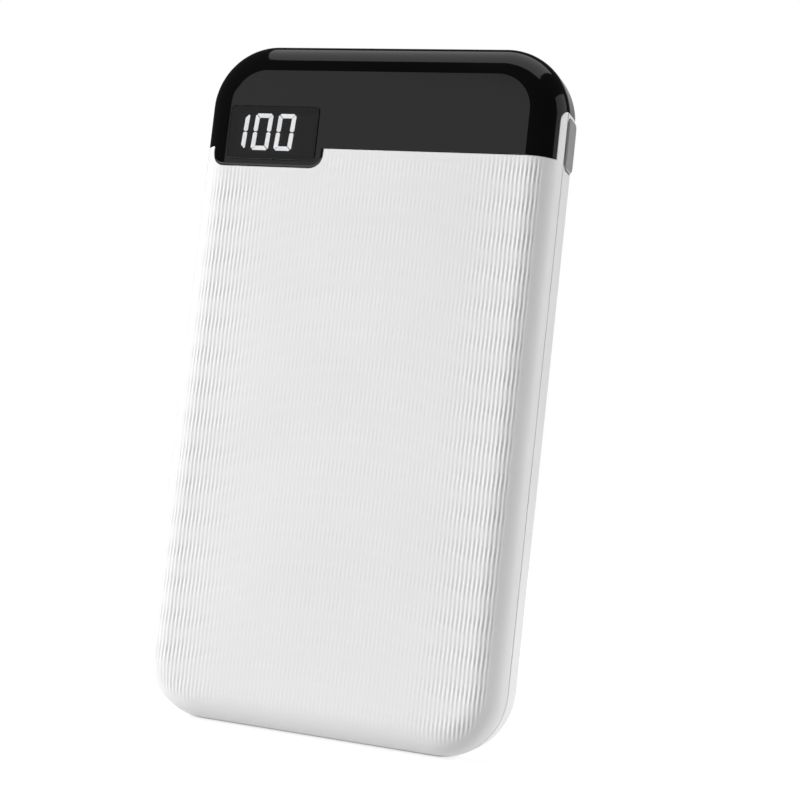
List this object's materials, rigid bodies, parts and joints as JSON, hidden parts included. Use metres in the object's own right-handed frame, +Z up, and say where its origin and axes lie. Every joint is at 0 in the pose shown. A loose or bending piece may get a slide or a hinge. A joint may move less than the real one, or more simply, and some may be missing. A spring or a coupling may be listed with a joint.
{
  "type": "power bank",
  "caption": "Slim power bank with a ribbed white casing, a glossy black socket end, a charge display and a side button.",
  "frame": {"origin": "centre of the foot, the end opposite the sockets, at the middle of the width and depth", "axes": "+X to the right seen from the front, the ribbed front face looks along -Y, +Z up the length to the socket end"},
  "size_m": [0.0704, 0.016, 0.128],
  "materials": {
    "white_shell": "fine satin, moulded ribs on the front",
    "black_gloss": "polished piano black",
    "smoked_window": "smoked, polished",
    "dark_plastic": "moulded, fine grain",
    "lit_segments": "lit light guide",
    "grey_button": "satin",
    "circuit_board": "solder mask",
    "screw_steel": "plated",
    "socket_steel": "plated sheet",
    "socket_plastic": "moulded",
    "contact_metal": "gold flash",
    "ferrite": "pressed powder",
    "ceramic_chip": "fired",
    "cell_pouch": "laminated foil",
    "nickel": "rolled strip",
    "foam": "closed cell foam",
    "insulating_paper": "fibre sheet",
    "red_insulation": "smooth",
    "black_insulation": "smooth"
  },
  "bodies": {
    "casing": {"front_cover": "white_shell", "back_cover": "white_shell", "top_cap": "black_gloss", "display_window": "smoked_window", "display_frame": "dark_plastic", "display_board": "circuit_board", "display_digits": "lit_segments", "button_switch_body": "dark_plastic", "main_board": "circuit_board", "board_screws": "screw_steel", "power_inductor": "ferrite", "charge_controller": "dark_plastic", "boost_controller": "dark_plastic", "bulk_capacitors": "ferrite", "ceramic_capacitors": "ceramic_chip", "chip_resistors": "dark_plastic", "battery_cell_front": "cell_pouch", "battery_cell_back": "cell_pouch", "cell_tape": "foam", "cell_tabs": "nickel", "protection_board": "circuit_board", "insulating_sheet": "insulating_paper", "foam_pad_front": "foam", "foam_pad_back": "foam", "battery_lead_red": "red_insulation", "battery_lead_black": "black_insulation", "usb_a_left_shell": "socket_steel", "usb_a_left_insert": "socket_plastic", "usb_a_left_contacts": "contact_metal", "usb_a_right_shell": "socket_steel", "usb_a_right_insert": "socket_plastic", "usb_a_right_contacts": "contact_metal", "type_c_shell": "socket_steel", "type_c_insert": "socket_plastic", "type_c_contacts": "contact_metal", "micro_usb_shell": "socket_steel", "micro_usb_insert": "socket_plastic", "micro_usb_contacts": "contact_metal"},
    "button": {"power_button": "grey_button"},
    "switch_plunger": {"button_switch_plunger": "dark_plastic"}
  },
  "joints": [
    {"name": "button_press", "type": "slide", "parent": "casing", "child": "button", "axis": [-1, 0, 0], "range_m": [0, 0.00035], "stiffness_N_per_m": 4000},
    {"name": "plunger_press", "type": "slide", "parent": "casing", "child": "switch_plunger", "axis": [-1, 0, 0], "range_m": [0, 0.00035]}
  ],
  "couplings": [
    {"joint": "plunger_press", "follows": "button_press", "ratio": 1}
  ]
}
-----
INSTRUCTIONS TO FOLLOW -
Report how many lines include the word "materials". Give nothing but the number.

OUTPUT OF THE EXERCISE -
2